Brauer’s election was a cause for elation and gratitude. At 28 years of age, he is undoubtedly one of Europe’s youngest and most energetic Protestant bishops. Siegfried Springer (born 1930) had served in this position from 1992 to 2007. He was succeeded by another German citizen, Edmund Ratz (born 1933), who served simultaneously as ELCROS-Archbishop until 2010. Brauer began his first term as the Moscow-based Interim Bishop in early Summer 2010. He had served with great success as Pastor in the Gusev/Gumbinnen region in the once-German enclave of Kaliningrad/Königsberg from 2005 to 2010. The service of his spouse, Tatiana Petrenko, who is also ordained, had contributed to the fruits of their efforts in Gusev. (Both of them are from the former USSR.)

 

Yet the new Bishop has had to overcome major difficulties during his first months in Moscow.
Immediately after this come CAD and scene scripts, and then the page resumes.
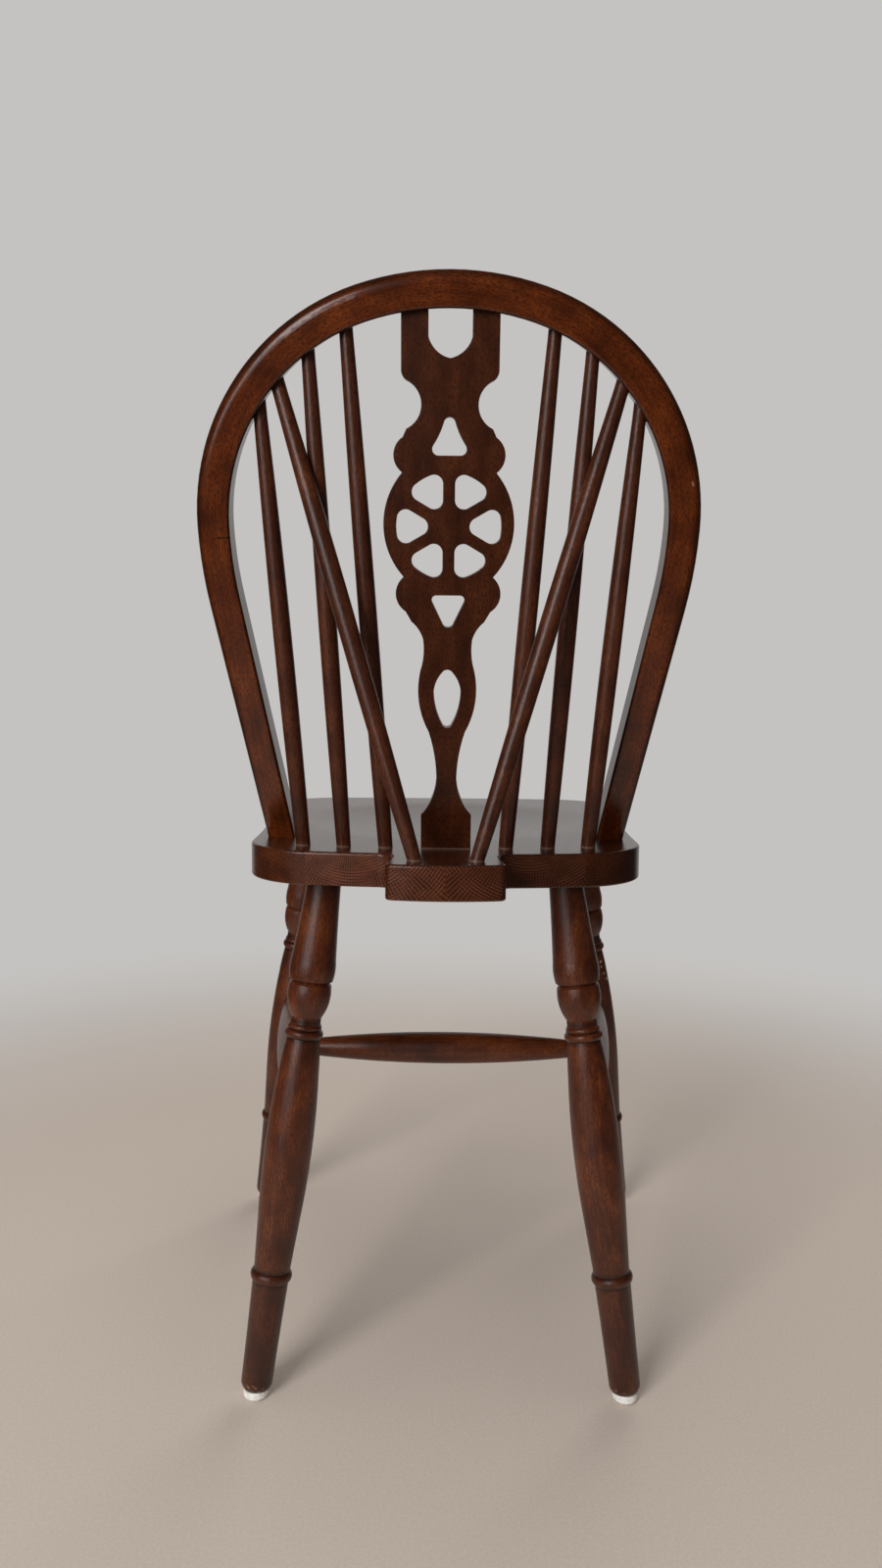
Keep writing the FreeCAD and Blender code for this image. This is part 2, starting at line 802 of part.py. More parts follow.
def stick(name, kind, side, thickness):
    """One stick from the seat or tail to the inside of the bow, with its two sockets."""
    foot = V(side * amount(kind + "_foot_out"), amount("rear_edge - %s_foot_in" % kind), amount("seat_top"))
    top = bow_point(side * amount(kind + "_top_out"), amount(kind + "_top_up"), amount("bow_deep") / 2)
    run = top - foot
    if side == 1:
        note(kind + "_far", run.Length)
        note(kind + "_half_run", run.Length / 2)
        note(kind + "_fit_run", run.Length - amount("stick_fit_run"))
        note(kind + "_end", run.Length + amount("stick_bow_tenon"))
    body = turned(
        name,
        [("zero", "stick_run_start"),
         (thickness + "_foot_half", "stick_run_start"),
         (thickness + "_foot_half", "zero"),
         (thickness + "_top_half", kind + "_fit_run"),
         (thickness + "_top_half", kind + "_end"),
         ("zero", kind + "_end")],
        {2: (thickness + "_mid_half", kind + "_half_run")})
    sign = "" if side == 1 else "- "
    move_to(body, (sign + kind + "_foot_out", "rear_edge - " + kind + "_foot_in", "seat_top"), along(run))
    keep(name, body)
    run.normalize()
    seat_sockets.append(rod(name + "_seat_socket", foot - run * amount("stick_seat_tenon + fit"), run,
                            thickness + "_foot_half + fit", "stick_seat_tenon + stick_seat_tenon"))
    bow_holes.append(rod(name + "_bow_socket", top - run * amount("stick_fit_run"), run,
                         thickness + "_top_half + fit",
                         "stick_fit_run + stick_bow_tenon + fit"))


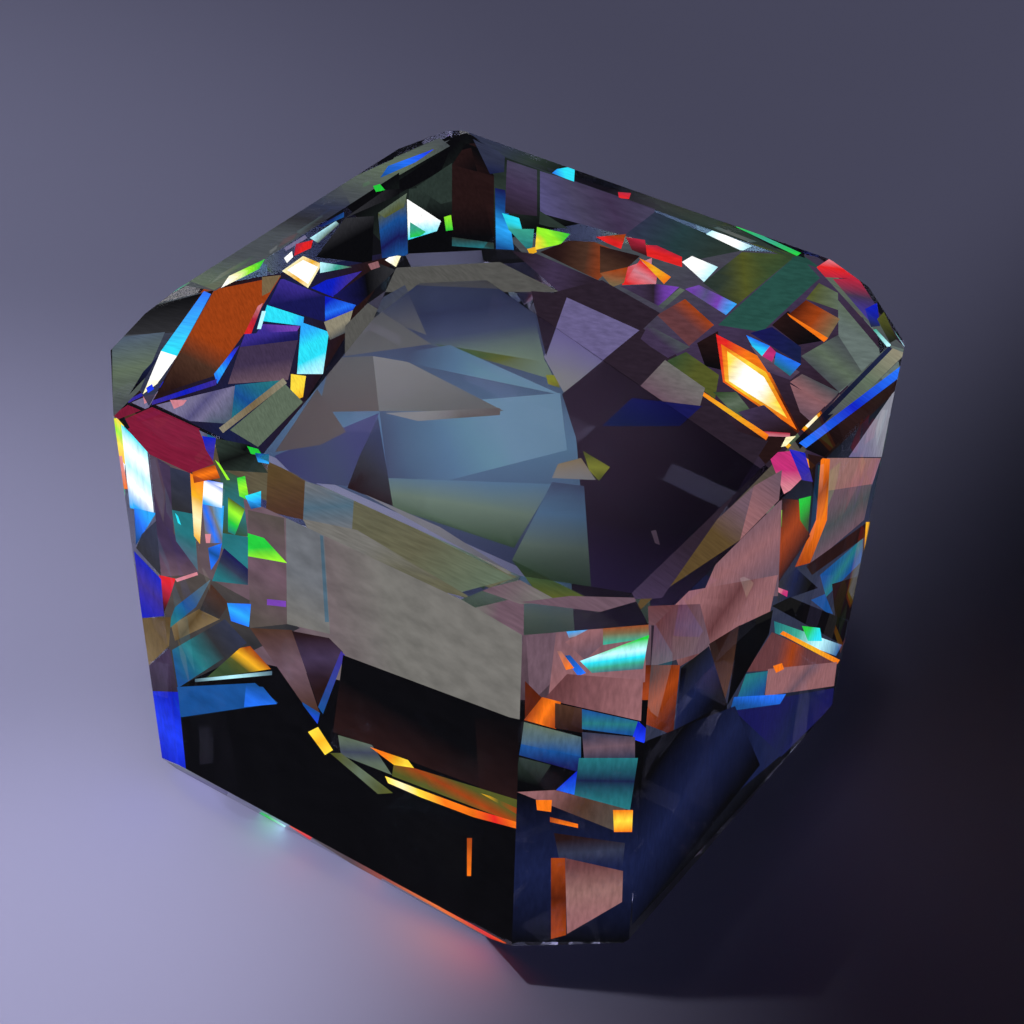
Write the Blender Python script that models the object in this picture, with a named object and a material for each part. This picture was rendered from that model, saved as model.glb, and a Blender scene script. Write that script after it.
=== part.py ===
"""A deep, block-like step-cut gemstone, ground the way a cutter does it: a rectangular block whose
facets are flat cuts, one after another. It has a wide flat table, one shallow step round it, upright
walls, four cut corners, two long undercut facets on the far side, a bevelled foot and a flat base.
Metres, +Z up, base on z = 0."""

import math

import bmesh
import bpy
from mathutils import Vector

MM = 0.001

# Driving dimensions
WIDTH = 20.0 * MM           # wall to wall along X
DEPTH = 19.64 * MM          # wall to wall along Y
HEIGHT = 13.27 * MM         # base to table
STEP_DROP = 0.29 * MM       # fall of the shallow step from the table to the tops of the walls
FOOT_RISE = 1.50 * MM       # level at which the bevelled foot is measured
GIRDLE = 13.0 * MM          # level at which the corner cuts are measured

# Each wall: (direction it faces in degrees, distance from the stone's axis, width of its step)
WALLS = (
    (0, WIDTH / 2, 1.12 * MM),
    (90, DEPTH / 2, 1.30 * MM),
    (180, WIDTH / 2, 1.33 * MM),
    (270, DEPTH / 2, 0.94 * MM),
)

# Each corner cut: (direction in degrees, distance from the axis at the girdle, inward lean in degrees
# going down). The left and right corners have a narrow near cut, a middle cut and a long undercut one.
CORNER_CUTS = (
    (160.6, 11.04 * MM, 0.0),
    (134.5, 11.36 * MM, 1.9),
    (101.9, 10.61 * MM, 12.8),
    (289.9, 10.93 * MM, 2.0),
    (314.4, 11.42 * MM, 1.9),
    (345.5, 10.98 * MM, 17.2),
    (217.9, 12.36 * MM, 0.0),
    (41.5, 13.31 * MM, 4.4),
    (67.6, 12.01 * MM, 0.0),
)

# The shallow facets between the table and the corner cuts: (direction in degrees, distance from the
# axis at the table, slope in degrees below level)
TABLE_CUTS = (
    (113.6, 9.01 * MM, 12.8),
    (325.0, 10.21 * MM, 19.0),
    (202.5, 10.41 * MM, 17.8),
)

# The bevelled foot: (direction in degrees, distance from the axis at FOOT_RISE, width at the base)
FEET = (
    (0, WIDTH / 2, 0.95 * MM),
    (41.5, 12.45 * MM, 0.95 * MM),
    (90, DEPTH / 2, 0.95 * MM),
    (180, WIDTH / 2, 0.95 * MM),
    (217.9, 12.36 * MM, 1.70 * MM),
    (270, 9.70 * MM, 1.30 * MM),
)

BLOCK = 60.0 * MM           # edge of the rough block that the stone is cut from
UPRIGHT = 90.0

COLOUR = (0.80, 0.86, 0.92, 1.0)
ROUGHNESS = 0.02


def clear_scene():
    for old in list(bpy.data.objects):
        bpy.data.objects.remove(old)


def cut_facet(body, facing, reach, level, lean):
    """Grinds away all that lies outside one flat facet.

    The facet faces `facing` degrees round from +X. At height `level` it is `reach` from the axis, and
    it leans in by `lean` degrees going down (a negative lean slopes in towards the table instead)."""
    turn, tip = math.radians(facing), math.radians(lean)
    outward = Vector((math.cos(turn), math.sin(turn), 0.0))
    normal = outward * math.cos(tip) - Vector((0.0, 0.0, math.sin(tip)))
    cut = bmesh.ops.bisect_plane(
        body,
        geom=body.verts[:] + body.edges[:] + body.faces[:],
        dist=1e-8,
        plane_co=outward * reach + Vector((0.0, 0.0, level)),
        plane_no=normal,
        clear_outer=True,
    )
    rim = [item for item in cut["geom_cut"] if isinstance(item, bmesh.types.BMEdge)]
    bmesh.ops.contextual_create(body, geom=rim)


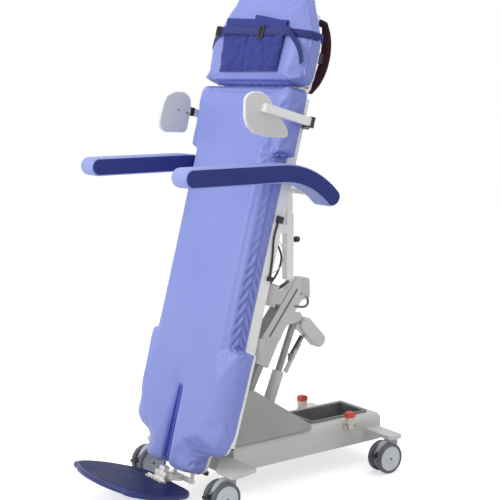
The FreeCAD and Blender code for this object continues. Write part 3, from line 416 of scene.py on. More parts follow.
finishes = {
    "vinyl_blue": makeFinish("vinylBlue", (0.22, 0.268, 0.66), (0.258, 0.308, 0.71),
                             (0.42, 0.52), 3.0, 0.25, 900, 0.8),
    "navy_plastic": makeFinish("slotNavy", (0.15, 0.21, 0.7), (0.18, 0.25, 0.78),
                               (0.5, 0.6), 8.0, 0.1, 500, specular=0.3),
    "white_paint": makeFinish("whitePaint", grey(0.92), grey(0.96), (0.3, 0.4), 6.0, 0.06, 1500, 0.2),
    "black_plastic": makeFinish("blackPlastic", (0.016, 0.016, 0.018), (0.028, 0.028, 0.03),
                                (0.4, 0.55), 20.0, 0.15, 1400),
    "grey_paint": makeFinish("greyPaint", (0.64, 0.625, 0.62), (0.7, 0.685, 0.68),
                             (0.32, 0.42), 6.0, 0.07, 1500, 0.2),
    "zinc_steel": makeFinish("zincSteel", (0.72, 0.7, 0.68), (0.84, 0.82, 0.8),
                             (0.3, 0.45), 30.0, 0.12, 900, 0.3, metal=0.5),
    "light_grey_paint": makeFinish("lightGreyPaint", (0.6, 0.6, 0.58), (0.66, 0.66, 0.64),
                                   (0.3, 0.4), 5.0, 0.06, 1500, 0.2),
    "dark_grey_plastic": makeFinish("trayPlastic", grey(0.15), grey(0.2), (0.5, 0.65), 10.0, 0.2, 800),
    "dark_steel": makeFinish("darkSteel", grey(0.14), grey(0.2),
                             (0.3, 0.45), 12.0, 0.08, 900, 0.3, metal=0.6),
    "pale_plastic": makeFinish("palePlastic", (0.72, 0.62, 0.56), (0.78, 0.7, 0.66),
                               (0.35, 0.45), 12.0, 0.06, 900),
    "red_rubber": makeFinish("pedalRed", (0.62, 0.07, 0.03), (0.78, 0.12, 0.06), (0.4, 0.55), 25.0, 0.2, 900),
    "motor_plastic": makeFinish("motorPlastic", (0.57, 0.57, 0.56), (0.64, 0.64, 0.63),
                                (0.35, 0.5), 10.0, 0.1, 900),
    "light_plastic": makeFinish("lightPlastic", (0.62, 0.62, 0.6), (0.7, 0.7, 0.68),
                                (0.35, 0.5), 10.0, 0.08, 900),
    "armrest_blue": makeFinish("armrestBlue", (0.26, 0.32, 0.68), (0.32, 0.39, 0.75),
                               (0.42, 0.55), 6.0, 0.22, 900, 0.8),
    "armrest_navy": makeFinish("armrestNavy", (0.026, 0.038, 0.2), (0.038, 0.052, 0.25),
                               (0.5, 0.6), 6.0, 0.22, 900, 0.8, specular=0.22),
    "pad_grey": makeFinish("padGrey", (0.7, 0.69, 0.68), (0.76, 0.75, 0.74),
                           (0.45, 0.6), 8.0, 0.22, 900, 0.8),
    "maroon_foam": makeFinish("maroonFoam", (0.02, 0.004, 0.012), (0.042, 0.009, 0.022),
                              (0.65, 0.8), 14.0, 0.5, 700, 0.9, specular=0.16),
    "strap_fabric": makeFinish("strapFabric", (0.019, 0.031, 0.225), (0.031, 0.046, 0.29),
                               (0.6, 0.75), 10.0, 0.5, 700, sheen=0.1, cloth=True, specular=0.25),
    "footplate_navy": makeFinish("footplateNavy", (0.012, 0.018, 0.13), (0.018, 0.027, 0.165),
                                 (0.32, 0.44), 6.0, 0.2, 700, specular=0.4),
    "castor_plastic": makeFinish("castorPlastic", (0.42, 0.43, 0.45), (0.5, 0.51, 0.53),
                                 (0.35, 0.5), 12.0, 0.12, 900),
    "castor_wheel": makeFinish("castorWheel", (0.62, 0.64, 0.68), (0.69, 0.71, 0.75),
                               (0.35, 0.5), 12.0, 0.12, 900),
}
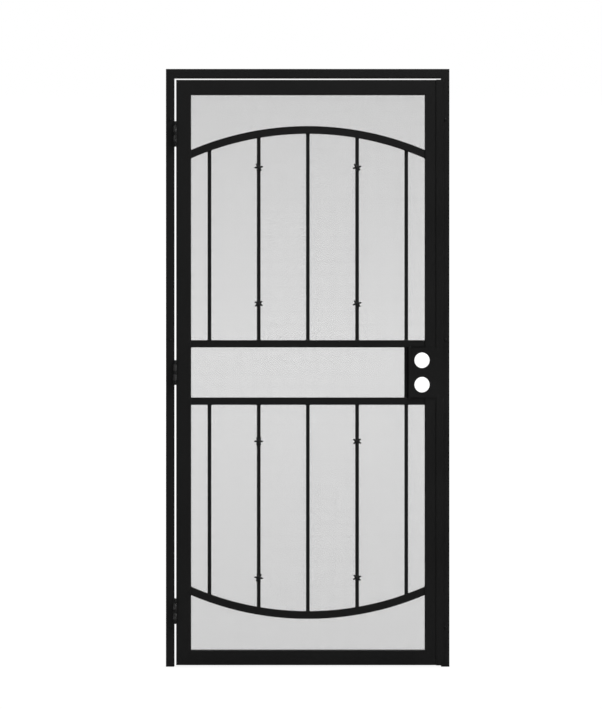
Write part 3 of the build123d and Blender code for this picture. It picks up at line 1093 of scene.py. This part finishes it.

On 19 August 2010, an unmarried, 26-year-old member of the congregation, Andrey Pautov, took his own life. Pautov, who was incorrectly labelled a pastor by Russian media, had expended considerable effort in recent years to preserve the historic German church structure in Gnadentau (Volgograd region).

 

Accused of personal immorality, Dimitry Lotov (born 1965) and Dietrich von Bülow-Sternbeck (born 1966) were removed from office shortly thereafter. Lotov, known for his high-church, strongly-sacramentalist convictions, had served as pastor of the Russian-speaking congregation in Peter-and-Paul since 1997. Bülow-Sternbeck had served in the same capacity for the German-speaking congregation since Autumn 2009.

 

The synod in Pushkino now confirmed the cancellation of all ordination rights for both men. Now serving in a pastoral capacity for the two congregations at Peter-and-Paul is Andrey Bobylev. Yet Lotov continues to refuse acceptance of the Bishop’s and synod’s verdicts. Due to complaints from congregations, the synod also terminated ELCER’s long-time administrative head, Alexander Zerr.

 

A pastor from the Volga region stated privately at the recent synod: “I think we as a church are going through a period of spiritual testing and maturation. I’m optimistic about the future. God will be with us!”

 

William Yoder, Ph.D.

Moscow, 29 March 2011

Press service of the Russian Evangelical Alliance

 

A release of the Russian Evangelical Alliance. It is informational in character and does not express a sole, official position of Alliance leadership. Release #11-03, 430 words, 2.854 keystrokes and spaces.

 

Update from July 2020: Alexander Zerr as well as the bishops Ratz and Springer have all died. The Moscow congregation headed by Dimitry Lotov is now a full-fledged member of the Lutheran Ingria denomination based in St. Petersburg.